--- begin Data shown ---
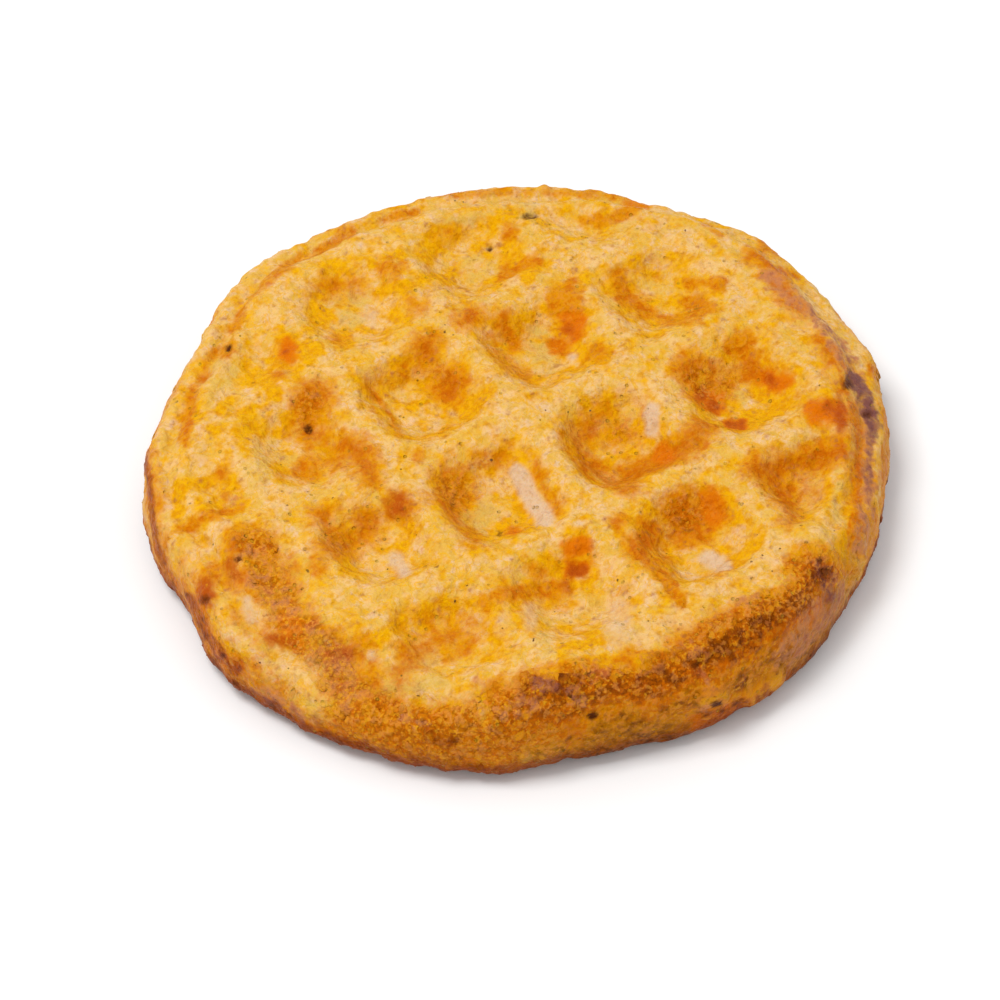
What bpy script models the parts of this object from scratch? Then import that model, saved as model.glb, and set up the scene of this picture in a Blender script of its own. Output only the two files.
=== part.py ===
"""A round potato waffle with a grid of pockets on both faces and a thick, uneven crust round its edge.

The plan is worked out in millimetres from the ridges' own grid, and the mesh is moved at the end so
that the origin is under the middle of the waffle, on the surface that it rests on.
"""
import bmesh
import bpy
import numpy as np

# Driving dimensions, in millimetres
MM = 0.001
RADIUS = 51.5
OVAL = 1.0
OVAL_AZIMUTH = 6.0
PLATEAU = 14.3
SEAM_HEIGHT = 3.6
BASE_INSET = 4.6

# Ridges of the upper face: where their middles run, along X and along Y
RIDGES_X = (-54.0, -35.5, -18.0, 1.8, 21.2, 41.6)
RIDGES_Y = (42.3, 23.0, 2.6, -19.0, -38.5)
RIDGE_WIDTH = 1.0
POCKET_DEPTH = 3.5
POCKET_SQUARENESS = 3.2
POCKET_WARP = 1.1
FLOOR_SHARE = 0.32
# How deep each pocket is, as a share of POCKET_DEPTH: rows from the back, columns from the left
POCKET_SHARES = (
    (0.00, 0.35, 0.65, 0.75, 0.45),
    (0.50, 0.70, 0.95, 0.90, 0.80),
    (0.45, 0.75, 1.00, 1.15, 0.90),
    (0.35, 0.75, 0.75, 1.10, 0.80),
)
# The front left of the grid leans back by this much
LEAN = 3.0

# The lower face has the regular grid of the iron
LOWER_PITCH = 20.0
LOWER_OFFSET = (1.8, 2.4)
LOWER_DEPTH = 3.4
LOWER_RIDGE_WIDTH = 3.4
LOWER_COUNT = 3
LOWER_REACH = 44.0

# Swells of the outline: azimuth and half width in degrees, then the height in millimetres
OUTLINE_SWELLS = (
    (6.0, 54.0, 1.0),
    (-14.0, 26.0, 0.9),
    (20.0, 26.0, 1.8),
    (42.0, 15.0, 0.5),
    (62.0, 12.0, 0.3),
    (109.0, 18.0, 1.6),
    (131.0, 20.0, -1.1),
    (158.0, 18.0, 1.4),
    (176.0, 12.0, -0.9),
    (-163.0, 14.0, 1.2),
    (-107.0, 20.0, -1.7),
    (-73.0, 13.0, 0.4),
    (-56.0, 12.0, -0.3),
)

# Zones of the rim: middle azimuth and half width in degrees, then the shoulder's width, how far the
# top has dropped at the rim, and between which distances from the edge it drops
RIM_ZONES = (
    ("front crust", -90.0, 42.0, 7.5, -0.6, 3.0, 9.0),
    ("front left skirt", -145.0, 19.0, 3.4, 5.6, 1.5, 13.0),
    ("left lip", 180.0, 20.0, 3.0, 2.6, 3.5, 8.5),
    ("back lip", 103.0, 58.0, 3.0, 1.2, 3.6, 7.5),
    ("right lip", -4.0, 48.0, 3.0, 3.0, 2.6, 6.4),
)
ZONE_SOFTNESS = 11.0
SHOULDER_POWER = 2.5
UNDERCUT_POWER = 2.2
GROOVE_DISTANCE = 4.6
GROOVE_WIDTH = 0.9
GROOVE_DEPTH = 0.55
POCKET_CLEAR_OF_EDGE = (5.0, 10.5)

# Lumps: azimuth in degrees, distance from the edge, size and height
LUMPS = (
    (-57.0, 5.5, 5.0, 1.1),
    (-76.0, 6.5, 4.5, 0.5),
    (-113.0, 6.0, 6.0, 0.5),
    (-139.0, 5.0, 4.0, 0.6),
)
WAVES = 7
WAVE_LENGTHS = (13.0, 30.0)
WAVE_HEIGHT = 0.9
EDGE_WAVE_HEIGHT = 0.8
OUTLINE_WAVE_HEIGHT = 0.3
SEED = 26

# Shares of the sphere's skin that become the upper face and the wall
UPPER_SHARE = 0.39
WALL_SHARE = 0.22
SPHERE_SUBDIVISIONS = 7
TRIANGLES = 11400
REST_SNAP = 0.04

CRUST_COLOUR = (0.78, 0.36, 0.055, 1.0)
CRUST_ROUGHNESS = 0.62


def fade(value, low, high):
    """0 below low, 1 above high and smooth between, where high may also be the smaller one."""
    t = np.clip((value - low) / (high - low), 0.0, 1.0)
    return t * t * (3.0 - 2.0 * t)


def turn_between(azimuth, other):
    """The angle from one azimuth to another in degrees, without its sign."""
    return np.abs((azimuth - other + 180.0) % 360.0 - 180.0)


def waves(x, y, seed):
    """Slow seeded unevenness, from -1 to 1."""
    rng = np.random.default_rng(seed)
    total = np.zeros_like(x)
    for _ in range(WAVES):
        heading = rng.uniform(0.0, 2.0 * np.pi)
        length = rng.uniform(*WAVE_LENGTHS)
        along = x * np.cos(heading) + y * np.sin(heading)
        total += np.sin(2.0 * np.pi * along / length + rng.uniform(0.0, 2.0 * np.pi))
    return total / WAVES


def outline(azimuth):
    """The widest radius at an azimuth in degrees."""
    radius = RADIUS + OVAL * np.cos(np.radians(2.0 * (azimuth - OVAL_AZIMUTH)))
    for middle, half_width, height in OUTLINE_SWELLS:
        radius += height * fade(turn_between(azimuth, middle), half_width, 0.0)
    east = RADIUS * np.cos(np.radians(azimuth))
    north = RADIUS * np.sin(np.radians(azimuth))
    return radius + OUTLINE_WAVE_HEIGHT * waves(east, north, SEED + 1)


def rim_values(azimuth):
    """The shoulder's width, the drop and the drop's two distances, blended between the rim's zones."""
    weights = [
        fade(turn_between(azimuth, middle), half_width + ZONE_SOFTNESS, half_width - ZONE_SOFTNESS) + 1e-3
        for _, middle, half_width, *_ in RIM_ZONES
    ]
    total = np.sum(weights, axis=0)
    values = np.array([zone[3:] for zone in RIM_ZONES])
    return [
        sum(weight * value for weight, value in zip(weights, column)) / total
        for column in values.T
    ]


def pocket(x, y, middle, half_size):
    """How far a point lies down one pocket: 0 on the ridges and 1 on its floor."""
    power = POCKET_SQUARENESS
    across = np.abs((x - middle[0]) / half_size[0]) ** power
    along = np.abs((y - middle[1]) / half_size[1]) ** power
    return fade((across + along) ** (1.0 / power), 1.0, FLOOR_SHARE)


def upper_pockets(x, y):
    """Depth of the upper face's pockets below the ridges."""
    y = y - LEAN * fade(-x, 6.0, 36.0) * fade(-y, 0.0, 28.0)
    x, y = x + POCKET_WARP * waves(x, y, SEED + 3), y + POCKET_WARP * waves(x, y, SEED + 4)
    depth = np.zeros_like(x)
    for row, shares in enumerate(POCKET_SHARES):
        back, front = RIDGES_Y[row], RIDGES_Y[row + 1]
        for column, share in enumerate(shares):
            left, right = RIDGES_X[column], RIDGES_X[column + 1]
            middle = ((left + right) / 2.0, (back + front) / 2.0)
            half_size = ((right - left - RIDGE_WIDTH) / 2.0, (back - front - RIDGE_WIDTH) / 2.0)
            depth += share * POCKET_DEPTH * pocket(x, y, middle, half_size)
    return depth


def lower_pockets(x, y):
    """Height of the lower face's pockets above the surface that the waffle rests on."""
    half = (LOWER_PITCH - LOWER_RIDGE_WIDTH) / 2.0
    height = np.zeros_like(x)
    for column in range(-LOWER_COUNT, LOWER_COUNT):
        for row in range(-LOWER_COUNT, LOWER_COUNT):
            middle = (
                LOWER_OFFSET[0] + (column + 0.5) * LOWER_PITCH,
                LOWER_OFFSET[1] + (row + 0.5) * LOWER_PITCH,
            )
            if np.hypot(*middle) < LOWER_REACH:
                height += LOWER_DEPTH * pocket(x, y, middle, (half, half))
    return height


def lumps(azimuth, inside):
    """Height of the crust's own lumps."""
    height = np.zeros_like(inside)
    for lump_azimuth, distance, size, lump_height in LUMPS:
        around = np.radians(turn_between(azimuth, lump_azimuth)) * RADIUS
        height += lump_height * fade(np.hypot(around, inside - distance), size, 0.0)
    return height


def upper_height(x, y, azimuth, inside):
    """Height of the upper face at a plan point, `inside` millimetres in from the outline."""
    _, drop, drop_start, drop_end = rim_values(azimuth)
    in_pocket = fade(inside, *POCKET_CLEAR_OF_EDGE)
    groove = GROOVE_DEPTH * np.exp(-(((inside - GROOVE_DISTANCE) / GROOVE_WIDTH) ** 2))
    height = PLATEAU - in_pocket * upper_pockets(x, y)
    height -= drop * (1.0 - fade(inside, drop_start, drop_end))
    height -= groove * fade(drop, 0.0, 1.0)
    height += lumps(azimuth, inside)
    return height + WAVE_HEIGHT * 0.5 * waves(x, y, SEED)


def place(direction):
    """Where each point of a unit sphere lies on the waffle."""
    azimuth = np.degrees(np.arctan2(direction[:, 1], direction[:, 0]))
    skin = (1.0 - direction[:, 2]) / 2.0
    edge = outline(azimuth)
    shoulder = rim_values(azimuth)[0]
    wall = np.clip((skin - UPPER_SHARE) / WALL_SHARE, 0.0, 1.0)

    # The wall turns a quarter from the shoulder out to the seam, then a quarter in to the base
    above = np.pi / 2.0 * np.clip(wall / 0.6, 0.0, 1.0)
    below = np.pi / 2.0 * np.clip((wall - 0.6) / 0.4, 0.0, 1.0)
    out = np.sin(above) ** (2.0 / SHOULDER_POWER)
    height_share = np.cos(above) ** (2.0 / SHOULDER_POWER)
    inside = shoulder * (1.0 - out) + BASE_INSET * (1.0 - np.cos(below) ** (2.0 / UNDERCUT_POWER))
    under_share = 1.0 - np.sin(below) ** (2.0 / UNDERCUT_POWER)

    upper_radius = (edge - shoulder) * np.sqrt(np.clip(skin / UPPER_SHARE, 0.0, 1.0))
    lower_share = np.clip((1.0 - skin) / (1.0 - UPPER_SHARE - WALL_SHARE), 0.0, 1.0)
    lower_radius = (edge - BASE_INSET) * np.sqrt(lower_share)
    upper = skin < UPPER_SHARE
    lower = skin > UPPER_SHARE + WALL_SHARE
    radius = np.where(upper, upper_radius, np.where(lower, lower_radius, edge - inside))

    x = radius * np.cos(np.radians(azimuth))
    y = radius * np.sin(np.radians(azimuth))
    inside = edge - radius
    seam = SEAM_HEIGHT + 0.5 * EDGE_WAVE_HEIGHT * waves(edge * direction[:, 0], edge * direction[:, 1], SEED + 2)
    top = upper_height(x, y, azimuth, inside)
    base = lower_pockets(x, y) * fade(inside, 5.5, 10.0)
    wall_height = np.where(below > 0.0, seam * under_share, seam + (top - seam) * height_share)
    z = np.where(upper, top, np.where(lower, base, wall_height))
    return np.column_stack([x, y, z])


def waffle_mesh():
    """The whole waffle as one closed mesh, in metres."""
    ball = bmesh.new()
    bmesh.ops.create_icosphere(ball, subdivisions=SPHERE_SUBDIVISIONS, radius=1.0)
    direction = np.array([vertex.co.normalized() for vertex in ball.verts])
    for vertex, point in zip(ball.verts, place(direction)):
        vertex.co = point * MM
    mesh = bpy.data.meshes.new("waffle")
    ball.to_mesh(mesh)
    ball.free()
    return mesh


def simplified(obj, triangles):
    """The object's mesh with fewer triangles, the most where it bends the most."""
    decimate = obj.modifiers.new("Decimate", "DECIMATE")
    decimate.ratio = triangles / len(obj.data.polygons)
    graph = bpy.context.evaluated_depsgraph_get()
    mesh = bpy.data.meshes.new_from_object(obj.evaluated_get(graph))
    obj.modifiers.remove(decimate)
    return mesh


def centre_and_seat(mesh):
    """Puts the origin under the middle of the box round the mesh and lays its lowest points flat."""
    points = np.empty(len(mesh.vertices) * 3)
    mesh.vertices.foreach_get("co", points)
    points = points.reshape(-1, 3)
    points[:, :2] -= (points[:, :2].max(axis=0) + points[:, :2].min(axis=0)) / 2.0
    points[:, 2] = np.where(points[:, 2] < REST_SNAP * MM, 0.0, points[:, 2])
    mesh.vertices.foreach_set("co", points.ravel())
    mesh.update()


def crust_material():
    material = bpy.data.materials.new("golden crust")
    material.use_nodes = True
    shader = material.node_tree.nodes["Principled BSDF"]
    shader.inputs["Base Color"].default_value = CRUST_COLOUR
    shader.inputs["Roughness"].default_value = CRUST_ROUGHNESS
    shader.inputs["Metallic"].default_value = 0.0
    material.diffuse_color = CRUST_COLOUR
    return material


def main():
    for obj in list(bpy.data.objects):
        bpy.data.objects.remove(obj, do_unlink=True)
    collection = bpy.data.collections.new("potato waffle")
    bpy.context.scene.collection.children.link(collection)
    waffle = bpy.data.objects.new("waffle", waffle_mesh())
    collection.objects.link(waffle)
    waffle.data = simplified(waffle, TRIANGLES)
    waffle.data.name = "waffle"
    centre_and_seat(waffle.data)
    waffle.data.materials.append(crust_material())
    waffle.data.shade_smooth()


main()
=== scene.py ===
"""The looks of a round potato waffle: its baked skin, browning, cheese, onion shreds and crumbs."""
import math

import bmesh
import bpy
import numpy as np
from mathutils import Matrix, Vector, noise
from mathutils.bvhtree import BVHTree


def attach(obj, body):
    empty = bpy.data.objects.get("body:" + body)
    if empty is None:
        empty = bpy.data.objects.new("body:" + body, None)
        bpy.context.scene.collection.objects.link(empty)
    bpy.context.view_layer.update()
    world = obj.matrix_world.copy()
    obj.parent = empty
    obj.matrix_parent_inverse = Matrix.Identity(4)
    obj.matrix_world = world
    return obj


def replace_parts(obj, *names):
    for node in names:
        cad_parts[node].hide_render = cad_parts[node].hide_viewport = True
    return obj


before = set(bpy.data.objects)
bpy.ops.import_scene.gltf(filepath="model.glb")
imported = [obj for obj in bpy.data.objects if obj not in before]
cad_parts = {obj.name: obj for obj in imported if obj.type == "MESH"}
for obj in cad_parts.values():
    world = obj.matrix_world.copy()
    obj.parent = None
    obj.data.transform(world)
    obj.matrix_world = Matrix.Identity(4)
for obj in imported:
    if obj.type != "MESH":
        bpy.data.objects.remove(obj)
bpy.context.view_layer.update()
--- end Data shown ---
▶ Problem to work on: Starting at the line that contains "in imported if", copy each line exactly through the end of the listing above. Include that first line and the last one, and add nothing.

▶ Solution for this problem:
cad_parts = {obj.name: obj for obj in imported if obj.type == "MESH"}
for obj in cad_parts.values():
    world = obj.matrix_world.copy()
    obj.parent = None
    obj.data.transform(world)
    obj.matrix_world = Matrix.Identity(4)
for obj in imported:
    if obj.type != "MESH":
        bpy.data.objects.remove(obj)
bpy.context.view_layer.update()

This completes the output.